Farmer B was denied operating loans and debt settlement options. The FSA illegally seized his disaster and crop payments. Early on, the FSA office lost his application for debt settlement, resulting in a drawn-out process in which he had to apply a second time. This person demanded that Mr. Farmer B sign blank settlement papers and perjured himself in depositions. The FSA unfairly liquidated his assets.

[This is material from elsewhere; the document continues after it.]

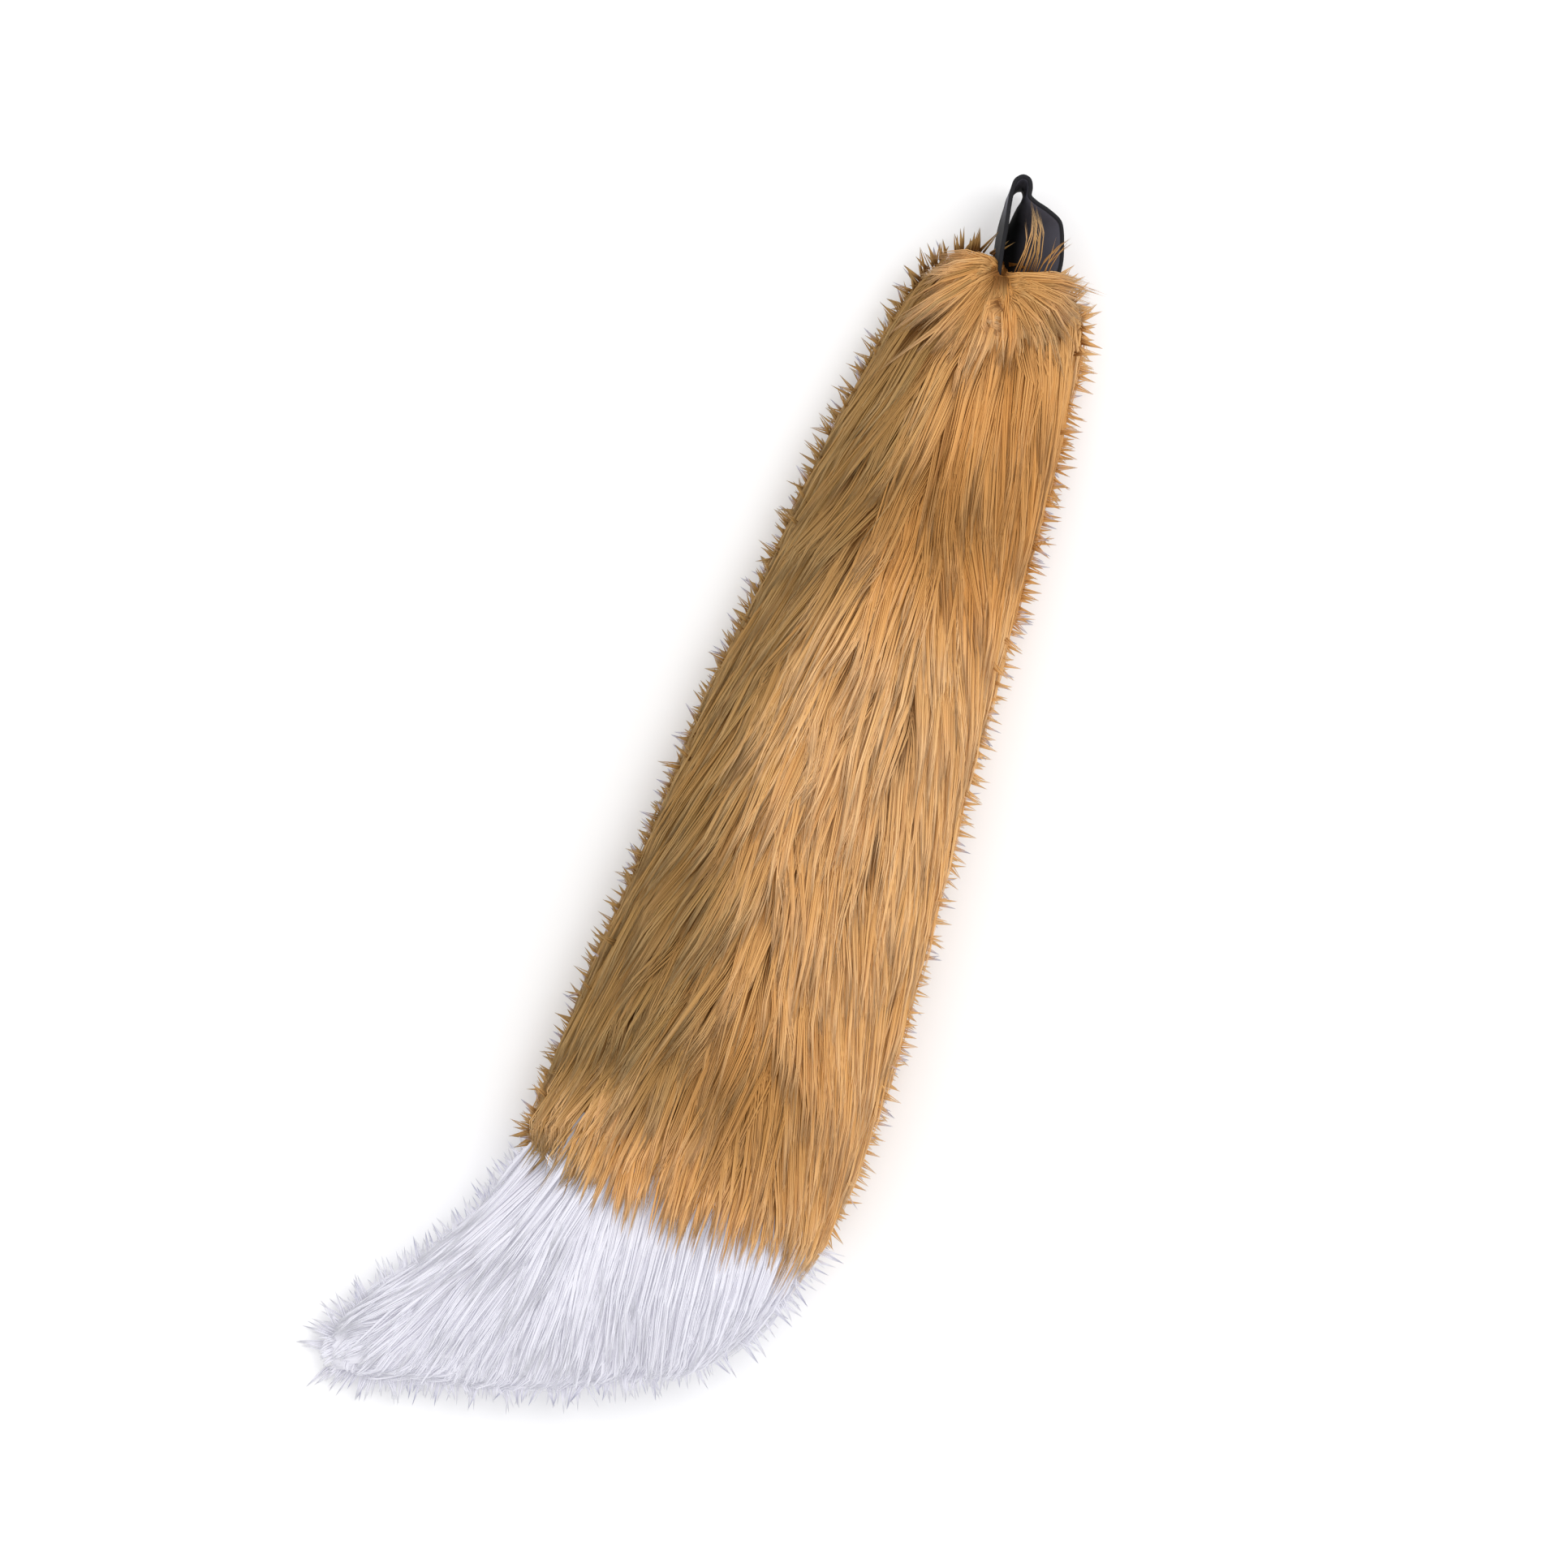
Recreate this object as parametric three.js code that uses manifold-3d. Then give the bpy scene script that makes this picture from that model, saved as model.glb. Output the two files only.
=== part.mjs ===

Farmer C and his wife were denied technical assistance and operating loans in a timely fashion. They were also provided inadequate farm operation loans. The local county office delayed information to him that was crucial to his farm operation, yet gave it to white farmers. They failed to provide him with loan applications and denied him loans despite the loans being collateralized. He was compelled to buy a larger combine than he needed, and then he lost both money and the combine. When farm operation loans came in, they were oftentimes late and less than half of what he needed to farm. The FSA officer demanded for four years that loans be filled out in pencil. His loan applications were altered. He received small loans well into planting season.  The local FSA office put his farm loans against old debts rather than toward the current farm operation. He was caught in the middle of collusion between banks and real estate agents. Loans were accelerated and foreclosure was started. The local office reneged on loans such that he could not pay for seeds or fertilizer.

For Farmer D, the needlessly prolonged process of loan applications meant that he missed out on prime opportunities for a chicken operation because the chicken company had moved on to a white farmer on a select rooster house by the time he got his money. When he did receive operating loans, he was micromanaged via a supervised account, something never done with white farmers. There was an absence of accountability for wrong doing at the county level. Land that he was leasing was sold out from under him and bought by a USDA county official who knew of its availability despite him having a lease/purchase agreement. His cows were shot and killed. He was nearly run off the road on one occasion as he was leaving the county office.

Farmer E was denied farm ownership loans during a time when white farmers were receiving them. The justification by the FSA was that he did not have farm experience despite having grown up on a farm. He was denied low interest operation loans and forced to pay higher interest rates. Similar young white farmers were not penalized. Lease agreements were sometimes terminated unjustly. The county FSA office failed to provide him with assistance. The FSA county agent was told to minimize support in order to insure failure. The FSA office reneged on lease agreements he had made in conjunction with them. His credit was ruined by FSA’s failure to support his efforts.

Farmer F was denied debt relief despite this being a legitimate option for him and his farm operation in years of natural disasters. The FSA withheld payments to him. They stopped payments on federal disaster relief following a severe drought that affected all area farmers. The FSA’s discrimination against him destroyed his credit and cost him $500,000. To this day, promised debt relief has never been provided.

Farmer G was denied loans based upon his status as a Black farmer. He was excluded from loan programs because he was Black. When he did receive loans from the FSA, he was charged exorbitant interest rates. The FSA delayed his receipt of loans which cost him financially. He was forced to work under a supervisory loan agreement unlike white farmers. On one occasion the local FSA office attempted to block his purchase of additional land. The seller worked cooperatively with him.

Farmer H was farming successfully. Despite owing the USDA a modest sum of money, it was only after he voiced support of his parents, Farmer I and his wife, that the USDA initiated foreclosure proceedings against him.

Farmer I and his wife were denied access to disaster relief funds despite disasters in the area for several years in a row. The FSA failed to offer to restructure loans in the face of natural disasters. They refused to allow his adult children to assume the loan, which was very modest at the time. The USDA compelled Farmer I to work under a supervised loan arrangement unlike area white farmers. The USDA settled and reneged on their agreements four times with them. They were told overt threats, “We’re going to sell you out.”  They were denied loans while at the same time the USDA failed to work with them to restructure their loans. The County Supervisor mishandled the USDA’s leaseback/buyback program and failed to follow their usual and customary loan servicing policies. The Department of Justice refused to settle despite the Office of Civil Rights decision that discrimination had occurred. Pigford I was on the horizon and DOJ wanted to wait. The USDA refused to offer debt write-down/write off in keeping with USDA policies. The USDA refused to provide homestead protection options. 

I hope the picture is clearer for you and me here in white America.